DATA EXCERPT:
= = = = =

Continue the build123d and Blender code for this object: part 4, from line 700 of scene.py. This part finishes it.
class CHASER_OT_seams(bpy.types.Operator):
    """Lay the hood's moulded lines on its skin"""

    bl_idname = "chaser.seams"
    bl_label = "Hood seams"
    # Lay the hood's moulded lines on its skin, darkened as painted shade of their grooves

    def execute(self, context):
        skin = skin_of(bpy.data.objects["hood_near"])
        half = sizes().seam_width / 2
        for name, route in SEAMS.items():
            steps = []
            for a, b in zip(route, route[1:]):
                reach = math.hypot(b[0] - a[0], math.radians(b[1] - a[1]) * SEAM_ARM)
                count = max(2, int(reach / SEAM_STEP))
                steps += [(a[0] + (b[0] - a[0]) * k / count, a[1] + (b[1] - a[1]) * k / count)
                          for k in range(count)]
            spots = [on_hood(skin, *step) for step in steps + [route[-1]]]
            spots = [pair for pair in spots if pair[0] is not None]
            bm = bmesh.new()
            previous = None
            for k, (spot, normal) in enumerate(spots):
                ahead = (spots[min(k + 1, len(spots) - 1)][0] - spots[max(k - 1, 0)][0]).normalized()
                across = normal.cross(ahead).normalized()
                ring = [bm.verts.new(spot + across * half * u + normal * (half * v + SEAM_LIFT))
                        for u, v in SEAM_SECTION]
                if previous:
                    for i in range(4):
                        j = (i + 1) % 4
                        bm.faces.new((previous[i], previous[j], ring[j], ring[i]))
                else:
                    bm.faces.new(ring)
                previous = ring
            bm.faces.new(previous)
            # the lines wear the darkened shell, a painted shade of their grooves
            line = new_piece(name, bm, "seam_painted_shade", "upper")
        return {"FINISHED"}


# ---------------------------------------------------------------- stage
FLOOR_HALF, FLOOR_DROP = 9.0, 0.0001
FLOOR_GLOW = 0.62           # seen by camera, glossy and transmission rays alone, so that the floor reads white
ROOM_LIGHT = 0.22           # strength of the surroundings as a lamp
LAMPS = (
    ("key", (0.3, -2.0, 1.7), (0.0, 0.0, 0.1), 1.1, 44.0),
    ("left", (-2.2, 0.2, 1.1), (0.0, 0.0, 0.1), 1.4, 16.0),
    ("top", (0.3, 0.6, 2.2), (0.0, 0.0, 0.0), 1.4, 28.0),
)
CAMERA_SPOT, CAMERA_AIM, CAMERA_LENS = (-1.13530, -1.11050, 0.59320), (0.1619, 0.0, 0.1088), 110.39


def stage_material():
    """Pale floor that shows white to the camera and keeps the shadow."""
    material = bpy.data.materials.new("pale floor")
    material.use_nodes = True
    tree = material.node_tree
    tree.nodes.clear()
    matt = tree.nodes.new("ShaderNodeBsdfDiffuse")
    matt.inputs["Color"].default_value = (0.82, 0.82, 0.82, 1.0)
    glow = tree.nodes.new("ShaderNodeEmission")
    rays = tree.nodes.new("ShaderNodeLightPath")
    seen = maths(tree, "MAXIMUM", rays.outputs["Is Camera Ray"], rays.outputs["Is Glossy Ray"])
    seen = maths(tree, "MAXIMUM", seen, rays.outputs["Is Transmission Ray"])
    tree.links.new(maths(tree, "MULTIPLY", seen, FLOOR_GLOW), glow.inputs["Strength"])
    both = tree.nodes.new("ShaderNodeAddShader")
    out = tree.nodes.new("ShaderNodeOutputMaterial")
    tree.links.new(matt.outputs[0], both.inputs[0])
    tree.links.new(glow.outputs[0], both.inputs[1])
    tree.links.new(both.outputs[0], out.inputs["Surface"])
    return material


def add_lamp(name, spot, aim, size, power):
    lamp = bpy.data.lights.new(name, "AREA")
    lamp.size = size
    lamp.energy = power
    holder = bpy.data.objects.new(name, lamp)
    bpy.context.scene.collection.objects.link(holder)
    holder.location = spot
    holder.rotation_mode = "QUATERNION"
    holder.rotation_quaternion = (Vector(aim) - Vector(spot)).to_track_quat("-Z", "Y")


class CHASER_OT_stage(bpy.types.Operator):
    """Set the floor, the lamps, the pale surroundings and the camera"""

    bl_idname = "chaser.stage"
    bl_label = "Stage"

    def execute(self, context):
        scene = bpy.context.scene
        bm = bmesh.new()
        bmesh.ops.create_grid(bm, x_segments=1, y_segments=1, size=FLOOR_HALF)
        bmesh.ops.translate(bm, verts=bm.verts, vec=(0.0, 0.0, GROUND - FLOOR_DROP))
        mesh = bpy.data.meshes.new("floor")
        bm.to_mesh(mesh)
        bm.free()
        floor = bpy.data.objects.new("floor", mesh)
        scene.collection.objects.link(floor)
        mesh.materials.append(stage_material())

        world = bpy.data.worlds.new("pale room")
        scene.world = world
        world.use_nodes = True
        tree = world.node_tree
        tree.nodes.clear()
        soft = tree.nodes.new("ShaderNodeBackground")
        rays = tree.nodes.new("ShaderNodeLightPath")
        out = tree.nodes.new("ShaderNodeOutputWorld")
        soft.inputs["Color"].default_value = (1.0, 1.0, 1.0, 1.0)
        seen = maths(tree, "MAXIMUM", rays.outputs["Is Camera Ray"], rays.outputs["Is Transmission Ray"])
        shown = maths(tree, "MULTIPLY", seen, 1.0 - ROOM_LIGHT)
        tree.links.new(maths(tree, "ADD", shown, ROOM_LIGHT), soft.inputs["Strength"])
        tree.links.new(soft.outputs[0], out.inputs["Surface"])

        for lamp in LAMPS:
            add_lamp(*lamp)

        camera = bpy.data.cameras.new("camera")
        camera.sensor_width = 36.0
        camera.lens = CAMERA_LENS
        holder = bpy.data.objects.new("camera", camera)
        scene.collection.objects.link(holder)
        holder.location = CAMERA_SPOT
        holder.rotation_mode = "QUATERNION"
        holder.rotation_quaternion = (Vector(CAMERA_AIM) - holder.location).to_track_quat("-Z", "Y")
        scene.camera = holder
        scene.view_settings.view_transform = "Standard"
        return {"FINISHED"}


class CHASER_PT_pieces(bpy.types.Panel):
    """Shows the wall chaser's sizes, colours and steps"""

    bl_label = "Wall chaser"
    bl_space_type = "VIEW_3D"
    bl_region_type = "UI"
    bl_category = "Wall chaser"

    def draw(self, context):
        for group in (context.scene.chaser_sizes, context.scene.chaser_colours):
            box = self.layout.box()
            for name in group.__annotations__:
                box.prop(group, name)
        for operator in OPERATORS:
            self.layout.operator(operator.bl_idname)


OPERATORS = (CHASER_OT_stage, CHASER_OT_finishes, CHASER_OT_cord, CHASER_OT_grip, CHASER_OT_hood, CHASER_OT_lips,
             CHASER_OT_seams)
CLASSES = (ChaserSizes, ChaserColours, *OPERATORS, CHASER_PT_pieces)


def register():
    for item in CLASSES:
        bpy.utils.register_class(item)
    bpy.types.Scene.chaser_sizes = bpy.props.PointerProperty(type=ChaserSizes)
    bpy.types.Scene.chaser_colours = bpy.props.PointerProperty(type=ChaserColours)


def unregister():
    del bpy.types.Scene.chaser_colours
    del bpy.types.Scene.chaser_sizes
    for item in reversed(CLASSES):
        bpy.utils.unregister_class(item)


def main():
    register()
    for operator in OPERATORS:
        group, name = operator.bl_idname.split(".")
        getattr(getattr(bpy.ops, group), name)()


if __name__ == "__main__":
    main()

= = = = =

OBJECTIVE:
Retype the listing. Match it exactly.

TASK OUTPUT:
Continue the build123d and Blender code for this object: part 4, from line 700 of scene.py. This part finishes it.
class CHASER_OT_seams(bpy.types.Operator):
    """Lay the hood's moulded lines on its skin"""

    bl_idname = "chaser.seams"
    bl_label = "Hood seams"
    # Lay the hood's moulded lines on its skin, darkened as painted shade of their grooves

    def execute(self, context):
        skin = skin_of(bpy.data.objects["hood_near"])
        half = sizes().seam_width / 2
        for name, route in SEAMS.items():
            steps = []
            for a, b in zip(route, route[1:]):
                reach = math.hypot(b[0] - a[0], math.radians(b[1] - a[1]) * SEAM_ARM)
                count = max(2, int(reach / SEAM_STEP))
                steps += [(a[0] + (b[0] - a[0]) * k / count, a[1] + (b[1] - a[1]) * k / count)
                          for k in range(count)]
            spots = [on_hood(skin, *step) for step in steps + [route[-1]]]
            spots = [pair for pair in spots if pair[0] is not None]
            bm = bmesh.new()
            previous = None
            for k, (spot, normal) in enumerate(spots):
                ahead = (spots[min(k + 1, len(spots) - 1)][0] - spots[max(k - 1, 0)][0]).normalized()
                across = normal.cross(ahead).normalized()
                ring = [bm.verts.new(spot + across * half * u + normal * (half * v + SEAM_LIFT))
                        for u, v in SEAM_SECTION]
                if previous:
                    for i in range(4):
                        j = (i + 1) % 4
                        bm.faces.new((previous[i], previous[j], ring[j], ring[i]))
                else:
                    bm.faces.new(ring)
                previous = ring
            bm.faces.new(previous)
            # the lines wear the darkened shell, a painted shade of their grooves
            line = new_piece(name, bm, "seam_painted_shade", "upper")
        return {"FINISHED"}


# ---------------------------------------------------------------- stage
FLOOR_HALF, FLOOR_DROP = 9.0, 0.0001
FLOOR_GLOW = 0.62           # seen by camera, glossy and transmission rays alone, so that the floor reads white
ROOM_LIGHT = 0.22           # strength of the surroundings as a lamp
LAMPS = (
    ("key", (0.3, -2.0, 1.7), (0.0, 0.0, 0.1), 1.1, 44.0),
    ("left", (-2.2, 0.2, 1.1), (0.0, 0.0, 0.1), 1.4, 16.0),
    ("top", (0.3, 0.6, 2.2), (0.0, 0.0, 0.0), 1.4, 28.0),
)
CAMERA_SPOT, CAMERA_AIM, CAMERA_LENS = (-1.13530, -1.11050, 0.59320), (0.1619, 0.0, 0.1088), 110.39


def stage_material():
    """Pale floor that shows white to the camera and keeps the shadow."""
    material = bpy.data.materials.new("pale floor")
    material.use_nodes = True
    tree = material.node_tree
    tree.nodes.clear()
    matt = tree.nodes.new("ShaderNodeBsdfDiffuse")
    matt.inputs["Color"].default_value = (0.82, 0.82, 0.82, 1.0)
    glow = tree.nodes.new("ShaderNodeEmission")
    rays = tree.nodes.new("ShaderNodeLightPath")
    seen = maths(tree, "MAXIMUM", rays.outputs["Is Camera Ray"], rays.outputs["Is Glossy Ray"])
    seen = maths(tree, "MAXIMUM", seen, rays.outputs["Is Transmission Ray"])
    tree.links.new(maths(tree, "MULTIPLY", seen, FLOOR_GLOW), glow.inputs["Strength"])
    both = tree.nodes.new("ShaderNodeAddShader")
    out = tree.nodes.new("ShaderNodeOutputMaterial")
    tree.links.new(matt.outputs[0], both.inputs[0])
    tree.links.new(glow.outputs[0], both.inputs[1])
    tree.links.new(both.outputs[0], out.inputs["Surface"])
    return material


def add_lamp(name, spot, aim, size, power):
    lamp = bpy.data.lights.new(name, "AREA")
    lamp.size = size
    lamp.energy = power
    holder = bpy.data.objects.new(name, lamp)
    bpy.context.scene.collection.objects.link(holder)
    holder.location = spot
    holder.rotation_mode = "QUATERNION"
    holder.rotation_quaternion = (Vector(aim) - Vector(spot)).to_track_quat("-Z", "Y")


class CHASER_OT_stage(bpy.types.Operator):
    """Set the floor, the lamps, the pale surroundings and the camera"""

    bl_idname = "chaser.stage"
    bl_label = "Stage"

    def execute(self, context):
        scene = bpy.context.scene
        bm = bmesh.new()
        bmesh.ops.create_grid(bm, x_segments=1, y_segments=1, size=FLOOR_HALF)
        bmesh.ops.translate(bm, verts=bm.verts, vec=(0.0, 0.0, GROUND - FLOOR_DROP))
        mesh = bpy.data.meshes.new("floor")
        bm.to_mesh(mesh)
        bm.free()
        floor = bpy.data.objects.new("floor", mesh)
        scene.collection.objects.link(floor)
        mesh.materials.append(stage_material())

        world = bpy.data.worlds.new("pale room")
        scene.world = world
        world.use_nodes = True
        tree = world.node_tree
        tree.nodes.clear()
        soft = tree.nodes.new("ShaderNodeBackground")
        rays = tree.nodes.new("ShaderNodeLightPath")
        out = tree.nodes.new("ShaderNodeOutputWorld")
        soft.inputs["Color"].default_value = (1.0, 1.0, 1.0, 1.0)
        seen = maths(tree, "MAXIMUM", rays.outputs["Is Camera Ray"], rays.outputs["Is Transmission Ray"])
        shown = maths(tree, "MULTIPLY", seen, 1.0 - ROOM_LIGHT)
        tree.links.new(maths(tree, "ADD", shown, ROOM_LIGHT), soft.inputs["Strength"])
        tree.links.new(soft.outputs[0], out.inputs["Surface"])

        for lamp in LAMPS:
            add_lamp(*lamp)

        camera = bpy.data.cameras.new("camera")
        camera.sensor_width = 36.0
        camera.lens = CAMERA_LENS
        holder = bpy.data.objects.new("camera", camera)
        scene.collection.objects.link(holder)
        holder.location = CAMERA_SPOT
        holder.rotation_mode = "QUATERNION"
        holder.rotation_quaternion = (Vector(CAMERA_AIM) - holder.location).to_track_quat("-Z", "Y")
        scene.camera = holder
        scene.view_settings.view_transform = "Standard"
        return {"FINISHED"}


class CHASER_PT_pieces(bpy.types.Panel):
    """Shows the wall chaser's sizes, colours and steps"""

    bl_label = "Wall chaser"
    bl_space_type = "VIEW_3D"
    bl_region_type = "UI"
    bl_category = "Wall chaser"

    def draw(self, context):
        for group in (context.scene.chaser_sizes, context.scene.chaser_colours):
            box = self.layout.box()
            for name in group.__annotations__:
                box.prop(group, name)
        for operator in OPERATORS:
            self.layout.operator(operator.bl_idname)


OPERATORS = (CHASER_OT_stage, CHASER_OT_finishes, CHASER_OT_cord, CHASER_OT_grip, CHASER_OT_hood, CHASER_OT_lips,
             CHASER_OT_seams)
CLASSES = (ChaserSizes, ChaserColours, *OPERATORS, CHASER_PT_pieces)


def register():
    for item in CLASSES:
        bpy.utils.register_class(item)
    bpy.types.Scene.chaser_sizes = bpy.props.PointerProperty(type=ChaserSizes)
    bpy.types.Scene.chaser_colours = bpy.props.PointerProperty(type=ChaserColours)


def unregister():
    del bpy.types.Scene.chaser_colours
    del bpy.types.Scene.chaser_sizes
    for item in reversed(CLASSES):
        bpy.utils.unregister_class(item)


def main():
    register()
    for operator in OPERATORS:
        group, name = operator.bl_idname.split(".")
        getattr(getattr(bpy.ops, group), name)()


if __name__ == "__main__":
    main()